All were unarmed and deliberately killed and then the circumstances of their killings fabricated by the RUC to somehow ‘justify’ the shootings.

He may well be right, as so many will probably turn out to be. But until the processes are complete not everyone is convinced and it is only possible to say that this version of what happened could be right, wrong or incomplete. As we wait for the truth what many believe to be truth takes on a life of it’s own. As Mark Twain put it:

A lie can be half way around the world while truth is putting on its shoes.

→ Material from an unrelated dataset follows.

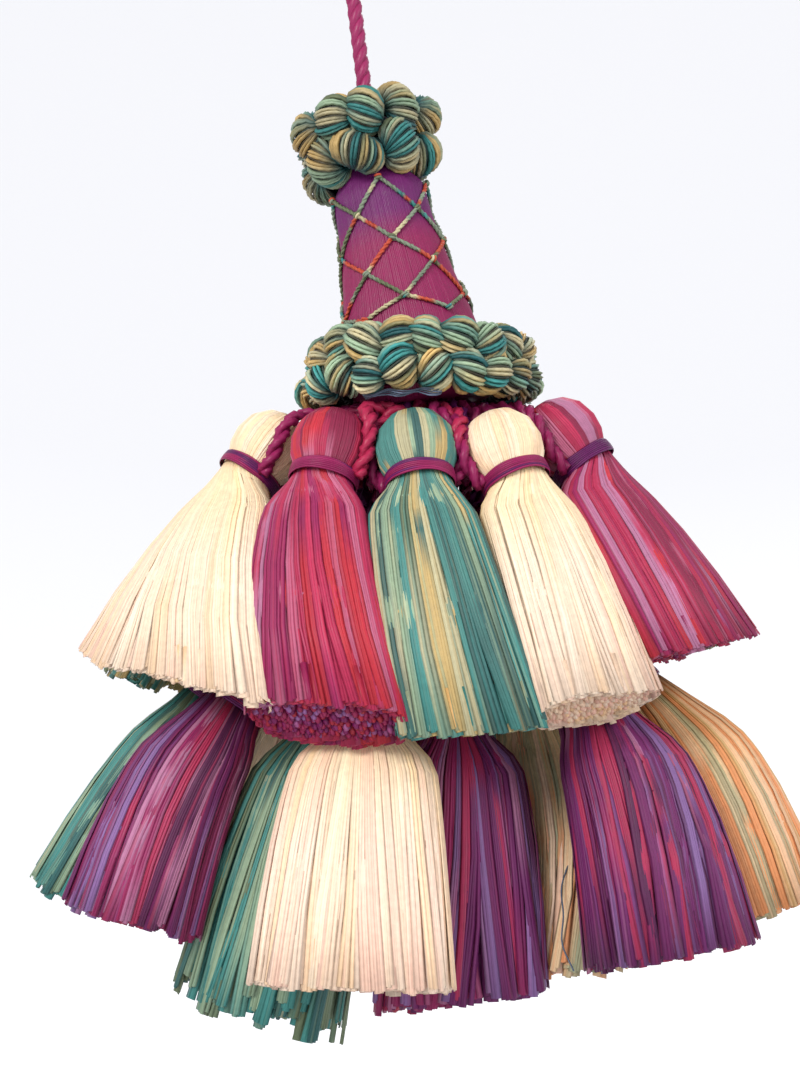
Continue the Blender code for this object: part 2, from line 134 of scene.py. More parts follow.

Our public narrative is becoming increasingly hopeless. We still have to face the truth about what happened and the truth is that unless we do something soon, unless we find the leadership capacity to bring the past to a conclusion, and unless we are willing of strive for truth and justice delivered efficiently, then we are likely to be standing on the bare bones of our history without hope and for a very long time to come.
There are many public narratives. For some the narrative is that we have come a long way, and we have. For others the public narrative is that things are only getting worse. In the quiet intimacy of conversation there is more than a hint of a narrative which tells us that what we are doing is, quite simply, not good enough. For victims and survivors and those who were close to the conflict, what we are engaged in when it comes to the truth is just not good enough and it mitigates against hope.
Standing on the bones of our history, contested and all as that history is, if there is no hope then we will perish on the rock of pretence. Some among us will perish in despair which could be avoided. Victims and survivors say they want truth. Some in society believe it is right to seek and tell and truth. Others in society have the view that no one will benefit from the truth. Whatever any of us think we are obliged to listen to victims and survivors who have the right to truth if that is what they want. The rest of us, and our political leaders in particular, owe them the respect of listening and responding without delay.